## Start

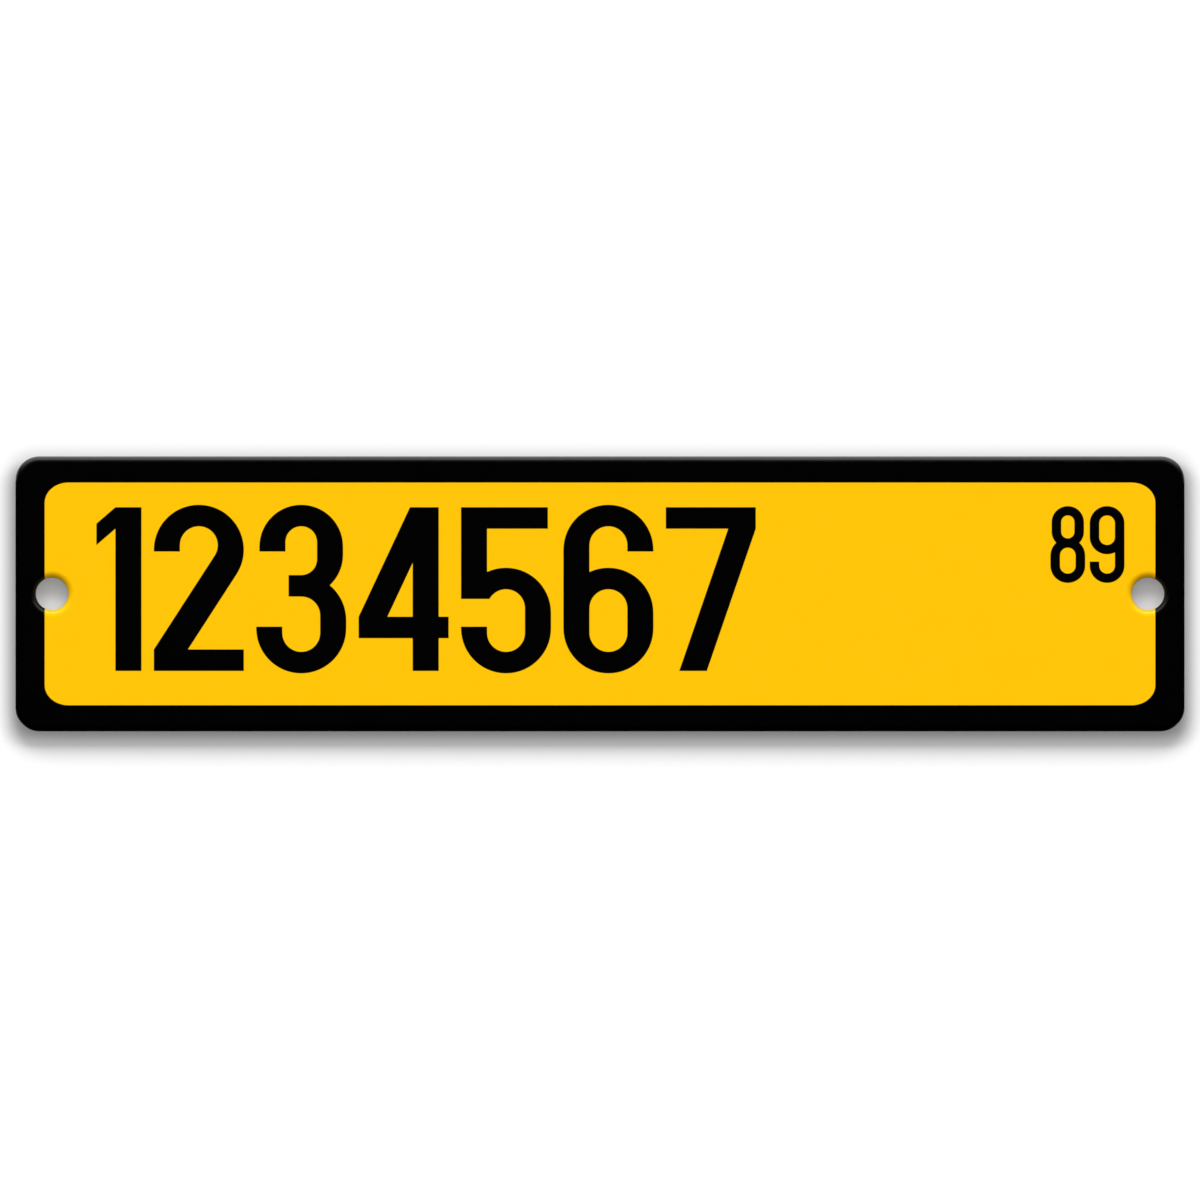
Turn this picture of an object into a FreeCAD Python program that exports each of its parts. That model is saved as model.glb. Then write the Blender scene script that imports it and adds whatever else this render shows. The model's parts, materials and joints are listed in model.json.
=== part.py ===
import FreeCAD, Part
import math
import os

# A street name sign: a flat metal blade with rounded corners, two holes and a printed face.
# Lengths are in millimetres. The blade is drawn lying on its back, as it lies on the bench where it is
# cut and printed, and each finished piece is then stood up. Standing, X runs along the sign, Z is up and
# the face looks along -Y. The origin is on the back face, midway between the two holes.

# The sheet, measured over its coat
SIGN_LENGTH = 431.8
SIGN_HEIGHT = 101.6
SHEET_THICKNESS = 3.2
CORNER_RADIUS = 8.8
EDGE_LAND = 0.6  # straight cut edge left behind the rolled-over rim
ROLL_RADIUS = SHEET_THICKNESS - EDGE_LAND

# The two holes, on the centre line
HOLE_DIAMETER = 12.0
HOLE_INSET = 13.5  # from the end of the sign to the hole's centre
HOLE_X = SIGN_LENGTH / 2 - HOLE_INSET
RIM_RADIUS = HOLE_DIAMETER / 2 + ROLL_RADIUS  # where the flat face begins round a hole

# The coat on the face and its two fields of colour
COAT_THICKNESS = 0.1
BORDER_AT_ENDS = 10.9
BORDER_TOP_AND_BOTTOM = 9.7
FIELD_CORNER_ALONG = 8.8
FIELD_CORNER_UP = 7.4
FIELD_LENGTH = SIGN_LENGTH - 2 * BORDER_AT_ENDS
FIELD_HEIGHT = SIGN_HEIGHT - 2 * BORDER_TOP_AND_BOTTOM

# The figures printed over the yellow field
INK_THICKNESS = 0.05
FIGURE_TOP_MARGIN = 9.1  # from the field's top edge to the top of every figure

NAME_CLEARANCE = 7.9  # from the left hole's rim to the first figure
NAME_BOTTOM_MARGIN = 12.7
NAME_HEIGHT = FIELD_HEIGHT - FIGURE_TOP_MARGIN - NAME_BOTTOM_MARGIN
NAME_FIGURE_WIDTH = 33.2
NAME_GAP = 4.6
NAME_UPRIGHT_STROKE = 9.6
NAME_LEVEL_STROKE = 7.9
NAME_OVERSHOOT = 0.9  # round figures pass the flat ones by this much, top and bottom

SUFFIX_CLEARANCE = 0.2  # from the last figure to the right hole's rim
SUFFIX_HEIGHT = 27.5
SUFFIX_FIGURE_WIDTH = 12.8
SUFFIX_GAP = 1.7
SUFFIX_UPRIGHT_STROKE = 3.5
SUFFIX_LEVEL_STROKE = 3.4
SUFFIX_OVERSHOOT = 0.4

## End

INSTRUCTIONS FOR THE TASK:
Quote the listing above from its first line to the line with "RIM_RADIUS = HOLE_DIAMETER", inclusive, and add nothing.

REPLY:
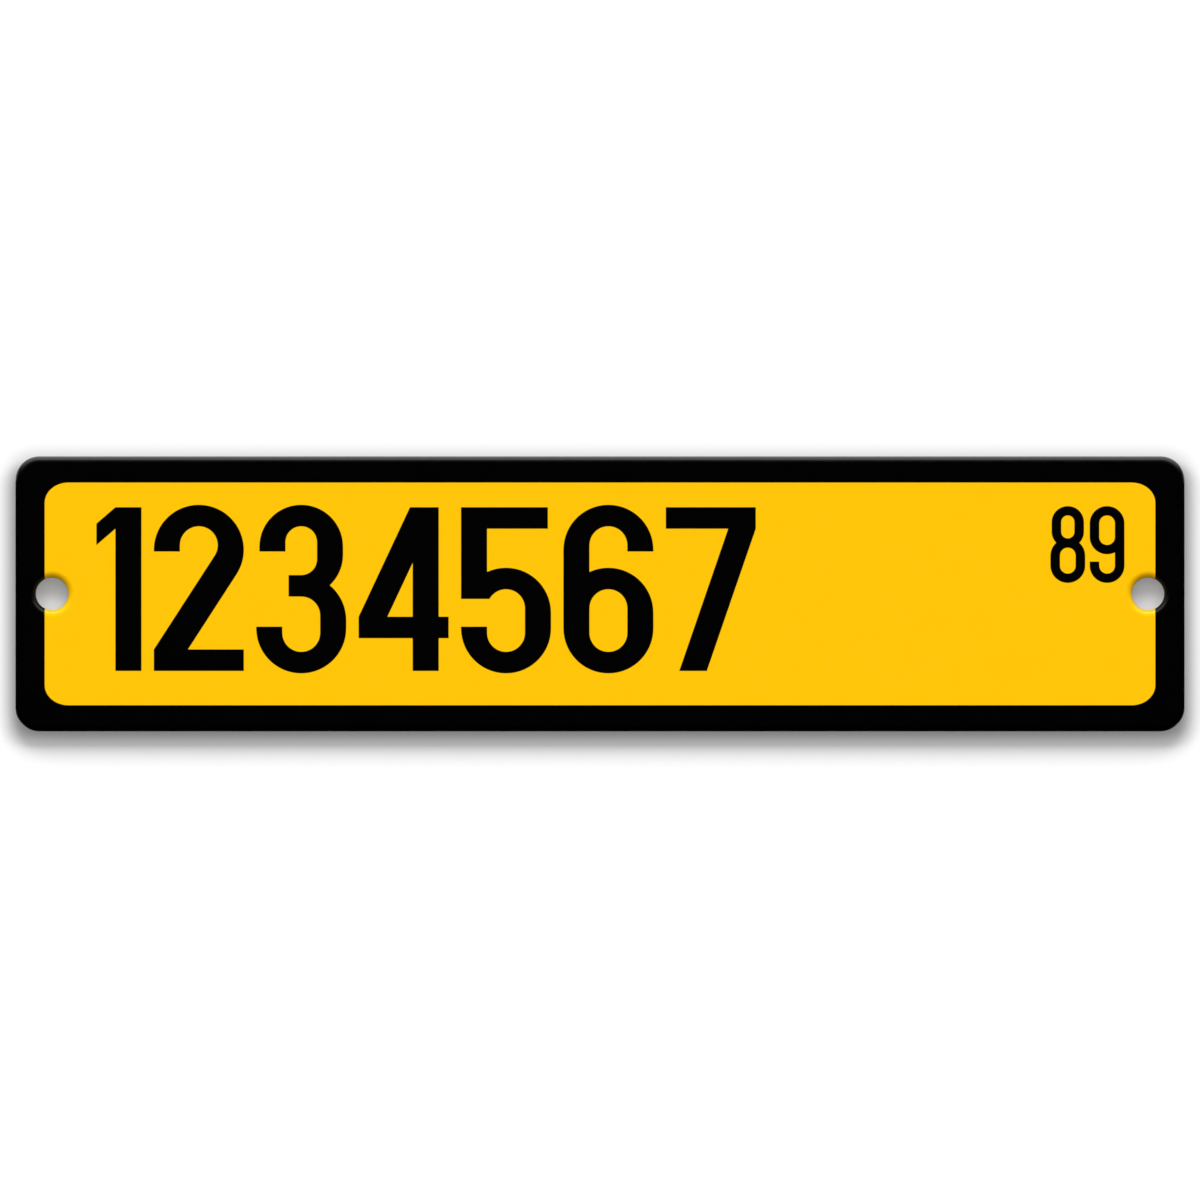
Turn this picture of an object into a FreeCAD Python program that exports each of its parts. That model is saved as model.glb. Then write the Blender scene script that imports it and adds whatever else this render shows. The model's parts, materials and joints are listed in model.json.
=== part.py ===
import FreeCAD, Part
import math
import os

# A street name sign: a flat metal blade with rounded corners, two holes and a printed face.
# Lengths are in millimetres. The blade is drawn lying on its back, as it lies on the bench where it is
# cut and printed, and each finished piece is then stood up. Standing, X runs along the sign, Z is up and
# the face looks along -Y. The origin is on the back face, midway between the two holes.

# The sheet, measured over its coat
SIGN_LENGTH = 431.8
SIGN_HEIGHT = 101.6
SHEET_THICKNESS = 3.2
CORNER_RADIUS = 8.8
EDGE_LAND = 0.6  # straight cut edge left behind the rolled-over rim
ROLL_RADIUS = SHEET_THICKNESS - EDGE_LAND

# The two holes, on the centre line
HOLE_DIAMETER = 12.0
HOLE_INSET = 13.5  # from the end of the sign to the hole's centre
HOLE_X = SIGN_LENGTH / 2 - HOLE_INSET
RIM_RADIUS = HOLE_DIAMETER / 2 + ROLL_RADIUS  # where the flat face begins round a hole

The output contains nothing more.